Mor Talla Ndiaye

Personal information
- Full name: El Hadji Mor Talla Ndiaye
- Date of birth: 6 January 2008 (age 18)
- Place of birth: Senegal
- Height: 1.88 m (6 ft 2 in)
- Position: Centre-back

Team information
- Current team: Liverpool
- Number: 75

Youth career
- 0000–2024: Bousports Academy
- 2026: Liverpool

Senior career*
- Years: Team / Apps / (Gls)
- 2024–2026: Amitié FC
- 2026–: Liverpool

International career^{‡}
- 2025: Senegal U17 / 6 / (0)
- 2025–: Senegal U18 / 3 / (0)

= Mor Talla Ndiaye =

Senegalese footballer (born 2008)

El Hadji Mor Talla Ndiaye (born 6 January 2008) is a Senegalese professional footballer who plays as a centre-back for Liverpool.

== Club career ==
As a youth player, Ndiaye joined the youth academy of Senegalese side Bousports Academy.
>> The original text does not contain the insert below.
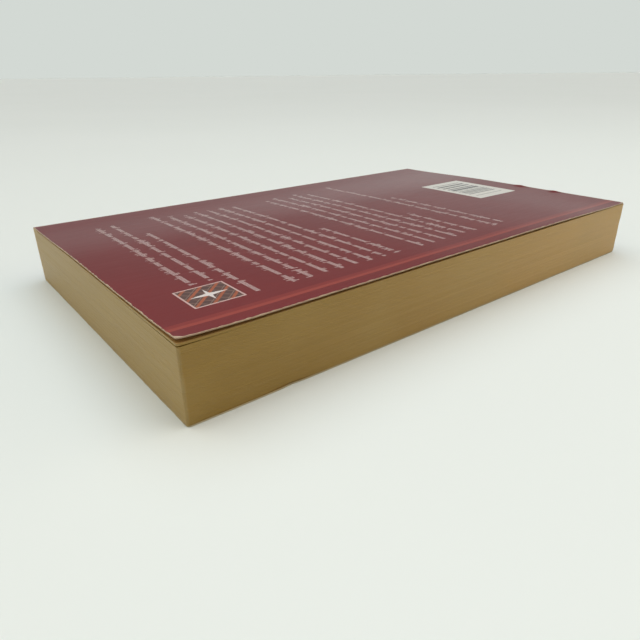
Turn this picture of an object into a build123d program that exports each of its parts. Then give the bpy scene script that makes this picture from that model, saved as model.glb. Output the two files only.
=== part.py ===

Following his stint there, he signed for Senegalese side Amitié FC in 2024, where he played as a midfielder before switching to a defender. Subsequently, he joined the youth academy of English Premier League side Liverpool.

== International career ==
Ndiaye is a Senegal youth international. During November 2025, he played for the Senegal national under-17 football team at the 2025 FIFA U-17 World Cup.